Ben o notu gördükten sonra, her rasyonel erkeğin yapması gerekeni yaptım ve bavulumu toplamaya başladım. Evden çıkıncaya kadar eğer Rana benimle konuşursa diye, ne olur ne olmaz diyerek bir de vasiyetname yazıp masamın gözüne koydum.
Sonra Rana odaya geldi. Ben direkt olarak, “İstersen intihar edeyim, yok istersen doğal haline bırak. Bu kadar stresten sonra ancak birkaç yıl yaşarım nasıl olsa” dedim. Ayrıca, “Belki de bu kadar radikal çözümlere gerek kalmayabilir.

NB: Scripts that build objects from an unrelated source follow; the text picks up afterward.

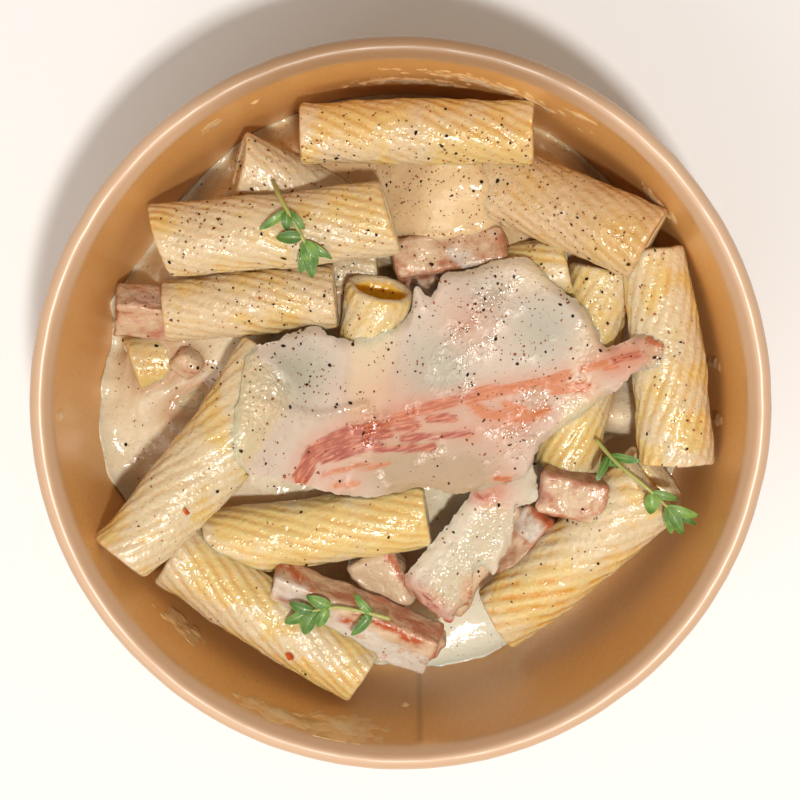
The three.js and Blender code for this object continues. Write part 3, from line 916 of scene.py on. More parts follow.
@dataclass
class Rigatone:
    """One ridged pasta tube; lengths in millimetres."""

    name: str
    start: Spot
    end: Spot
    width: float
    height: float
    ends: Plan = (1.0, 1.0)
    bend: float = 0.0
    cut_start: Plan = (0.0, 0.0)
    cut_end: Plan = (0.0, 0.0)
    cream: float = 0.45
    closed: Plan = (0.0, 0.0)
    bare: tuple[Spread, ...] = ()
    dents: tuple[Spread, ...] = ()
    tone_and_shade: float = 0.0  # how much painted shade darkens the whole tube, 0 to 1
    wall: float = 1.7
    ridges: int = 17
    ridge: float = USUAL_RIDGE
    amber: float = 0.2  # how deep the colour of its grooves is, 0 to 1, partly painted orange shade
    twist: float = 0.06  # radians a millimetre
    around: int = 144
    step: float = 0.55  # along the outside
    lip_steps: Plan = (0.3, 0.7)  # from each end, the two rings next to it
    wall_steps: Spot = (0.15, 0.5, 0.85)  # shares of the wall, across each end
    bore_steps: int = 24
    stations: list[Plan] = field(init=False)

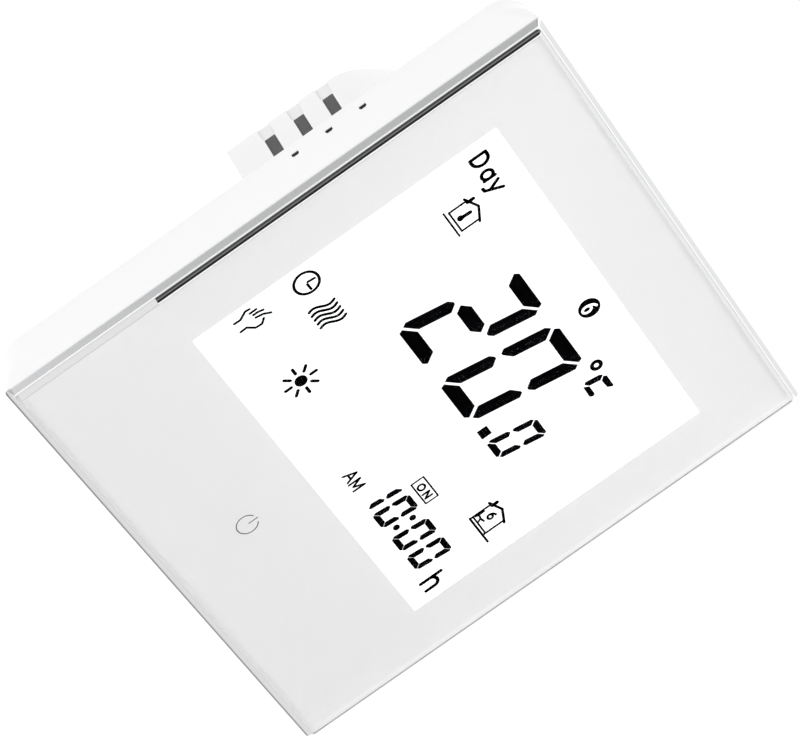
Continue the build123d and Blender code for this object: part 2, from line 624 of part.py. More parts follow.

Biz, ojeyi kızı için isteyen arkadaşımıza telefon açıp konuyu açıklığa kavuşturabiliriz” de dedim ve ekledim: “Bu sonuncusu bir opsiyon değil, biliyorum ama yine de söyleyeyim dedim.”

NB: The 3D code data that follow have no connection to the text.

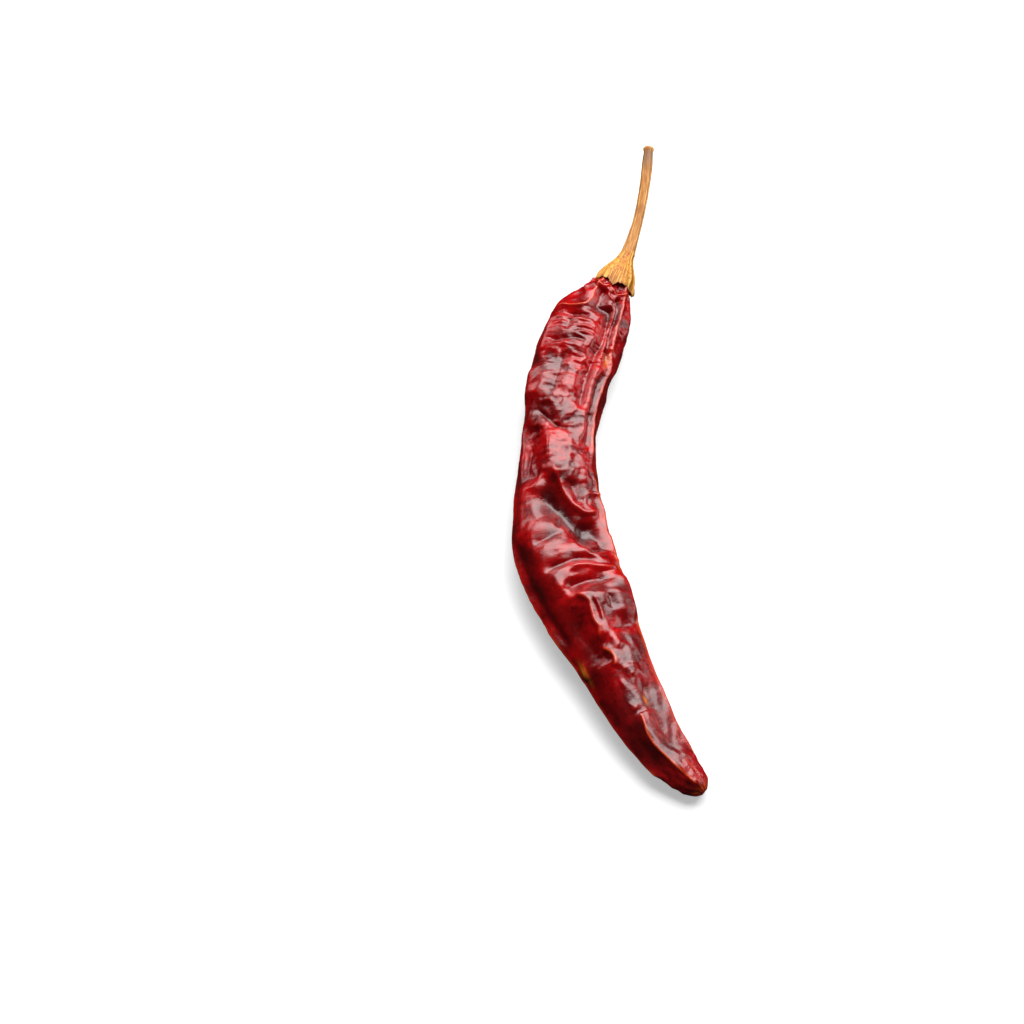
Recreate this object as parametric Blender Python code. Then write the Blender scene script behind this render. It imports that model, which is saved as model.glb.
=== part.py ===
"""A dried red chilli pepper, as picked and dried, lying on a table.

Three pieces: the pod, a flattened and curved tube that tapers to a blunt tip; the calyx, the flared cup
of dried sepals on the pod's collar; and the stem, a thin rod that bends up and away to a clean cut.

Sizes are in millimetres here and become metres when a mesh is made. +Z is up and the table is z = 0.
The tip points along -Y and the stem along +Y. The origin is on the table under the middle of the
chilli's box.
"""

import bmesh
import bpy
import numpy as np
from mathutils import Vector

MM = 0.001

# Driving dimensions, in millimetres
POD_WIDTH = 19.2  # across the belly, the widest place
POD_THICKNESS = 10.6  # from the top to the underside at the belly
COLLAR_RADIUS = 2.4  # rounding of the pod's end, hidden in the calyx
TIP_RADIUS = 2.8  # rounding of the pod's free end
CALYX_RIM = 8.8  # across the rim
CALYX_NECK = 3.0  # across the end that meets the stem
CALYX_WALL = 0.6
STEM_DIAMETER = 2.1  # at its thinnest
FIT_GAP = 0.3  # clearance kept between neighbouring pieces

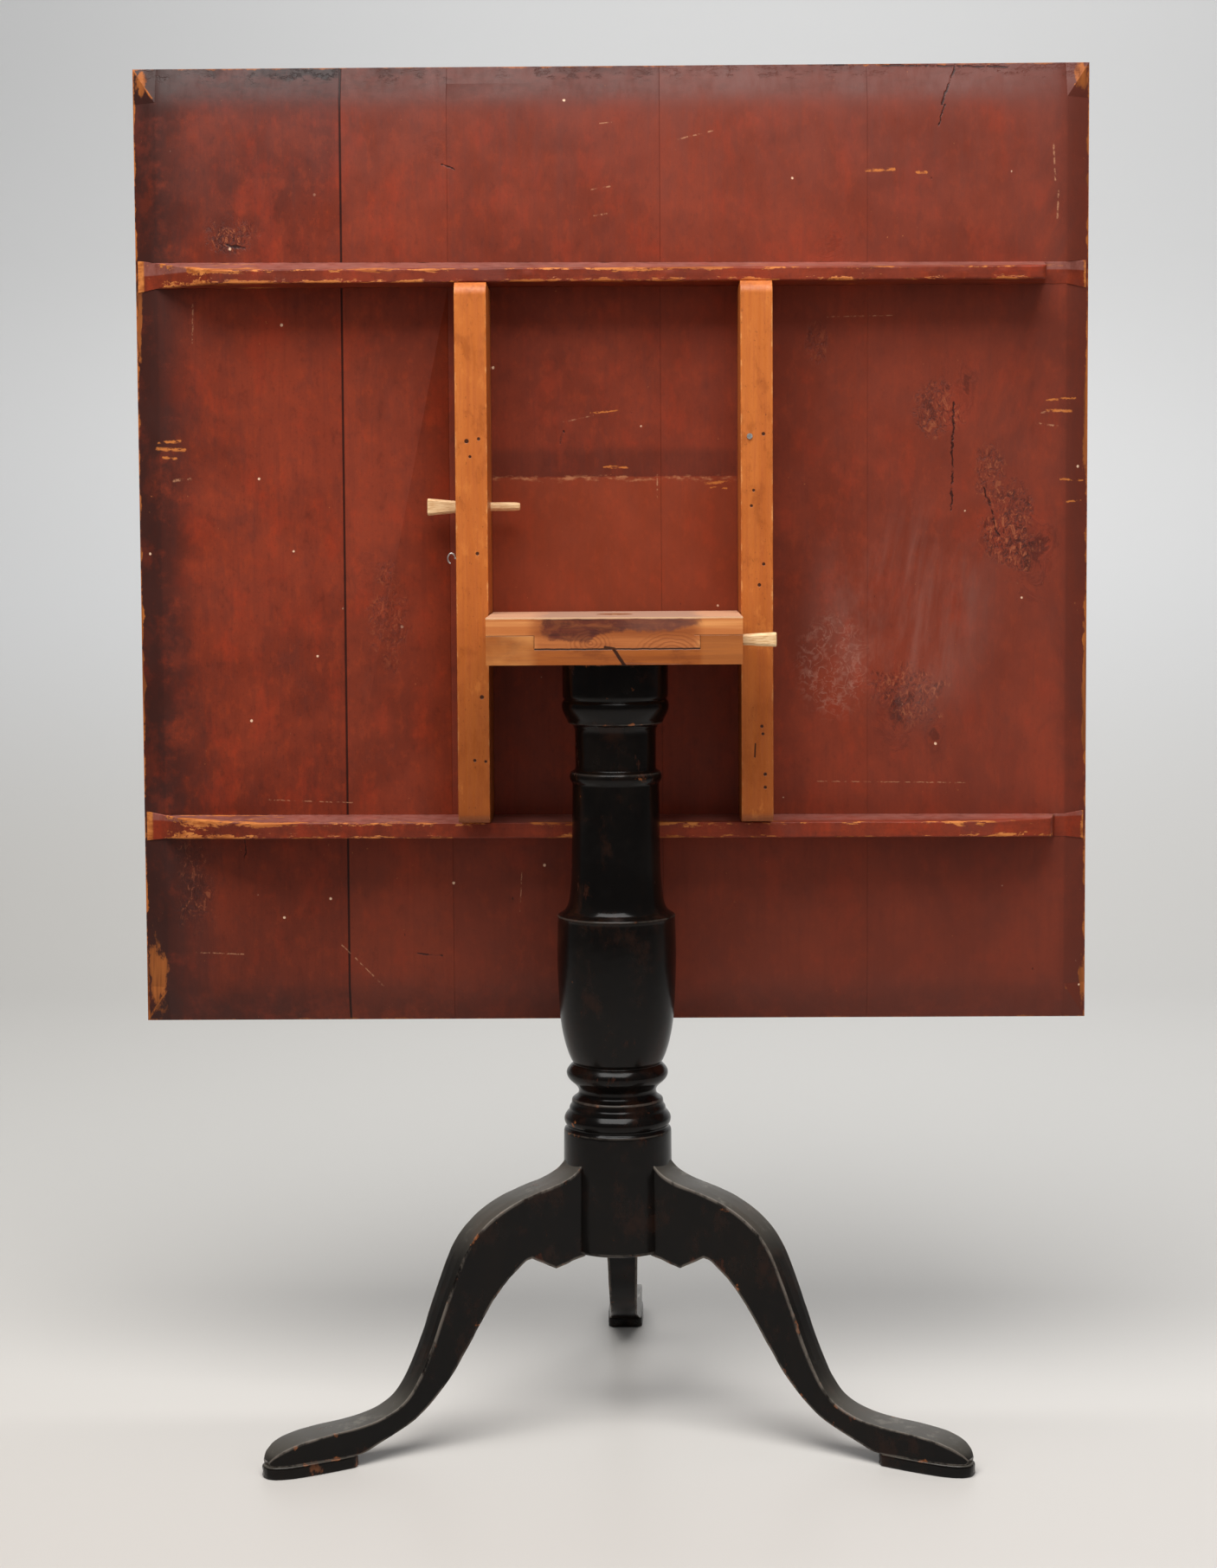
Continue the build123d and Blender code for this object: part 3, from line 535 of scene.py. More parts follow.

Genelde imkânsız olan, bu kez nedense oldu. Rana hayatında ilk ve büyük ihtimalle de son kez rasyonel olan açıklamayı hemen kabul ediverdi ve ben hâlâ bu sayede yaşıyorum.

Cool Britannia
İNGİLTERE’nin tekrar modern yaşamın merkezi olduğunu, güzel ve stilli olanların Londra’da yaşayıp çalıştıklarını anlatmak ve ülkenin başkentinin, kaliteli şekilde eğlenip yaşadığını göstermek için bir zamanlar “Cool Britannia” kavramı icat edilmişti. Okuduklarımdan zaten biliyordum, şimdi gittim bizzat da gördüm; İngiltere artık “cool” filan değil. Suyu ısınıyor İngiltere’nin. İmparatorluk günlerinden devralınan herhangi bir kalite de yok etrafta. İngiltere Başbakanı’nın Beyaz Saray görüşmesinde söylediği gibi, artık ikinci dereceden bir güç haline gelmiş. O bile ancak hayalinizi bayağı zorlarsanız öyle.
Cool Britannia, artık Piccadilly Circus Meydanı’nda hediyelik turistik eşya satan dükkânın adından ibaret.
Aynı meydanın civarında merkezi bulunan eskinin muhteşem İngiliz gizli servisinin adamları, bu güçten düşüşü seyrederken kimbilir içlerinden neler geçiriyorlardır.
İngiltere’nin hâlâ en etkili olduğu ve mükemmel çalıştığı alan, bizim gibi ülkelerde bu ülkeye hâlâ gitmek için nedenleri olabilen insanlara vizeyi zor vermekte oluyor. O alanda müthiş başarılılar. Vize vermedeki çıkardığı zorluklara bakarsanız, bu ülkeye gidemeyecek olsanız çok şeyler kaçıracağınızı filan sanırsınız.